昨日16时,在我与婷婷妈妈取得联系时,婷婷妈妈正带着孩子守在医院,等待核磁共振的检查报告。妈妈说,上午,她和婷婷爸爸去学校找老师反映了情况,现在那些参与殴打的学生正在老师办公室罚站。班主任表示,他们准备开除其中两名女生,剩下4名女生,也将给予一定处罚。

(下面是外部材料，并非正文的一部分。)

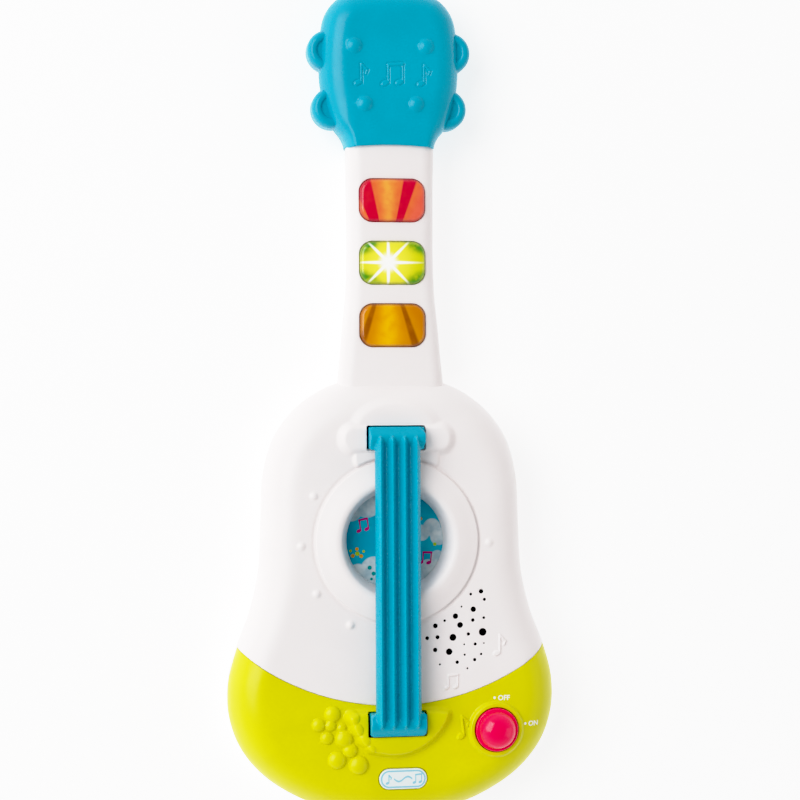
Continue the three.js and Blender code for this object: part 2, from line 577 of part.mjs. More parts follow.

面对这样的处理结果,婷婷依然无法安心,受惊的她一直没从暴力的阴影中摆脱出来。她哭着对我说:“阿姨,我现在不敢上学,尤其害怕见到那些打我的人。”目前,我依然与婷婷保持着联系,希望通过各种努力,让受伤的她早日恢复过来,重新回到属于她的快乐生活。
噩梦
3月11日。上午第一节课前,婷婷所在的高一·八班闯进几名别的班的女生,将她叫走。六七个女生在厕所里围着婷婷,逼她承认在初中时曾经说过其中一个女生的坏话,并殴打了两节课…… “她们打我的头,踢我腿和小肚子,还扇我耳光,我流了鼻血,现在下巴和左耳朵还有些疼……她们还给我拍了照片……”
圆谎
11日上午。上课时间离开学校,必须有班主任的批条。当她硬着头皮走进老师办公室时,她期盼着老师能从她异常的状态中看出点儿什么,但班主任老师并没有发现。 “她们威胁我不准告诉老师,我不敢说,有两个朋友帮我圆场,说我是不小心磕到,流了鼻血,一直在医务室了。至于身上的可乐,我说是自己不小心碰洒的……”
纠结
回到家,偷偷换下了带血的校服,边哭边洗了头发。因为头晕恶心呕吐,奶奶发现后,带她去小区附近的诊所做了检查。医生给她打了一针肌肉注射,开了一些胃药和消炎药。 “奶奶也说我。我身上没有明显的伤,我怕他们不信我说的话,如果他们以为我在学校惹事,还会打我的……我家本来就不富裕,我怕爸妈受牵连。”
害怕
11日下午,婷婷才把心一横给正在上班的爸爸打了电话:“爸,我头一直晕,我想去医院。”可是爸爸以为女儿不愿意上学而夸大病情,还不耐烦地训了她几句。 “尤其我爸,让我干什么事,如果我不想去,他就骂,要是跟他顶嘴,有时候还打我……”
求助
12日。她通过网络向远在长春的本报记者求助。记者像是听到某种脆弱的东西破碎的响声,心也跟着她的声音一起颤抖起来。“阿姨,我遇到了校园暴力……”她用轻得不能再轻的声音说。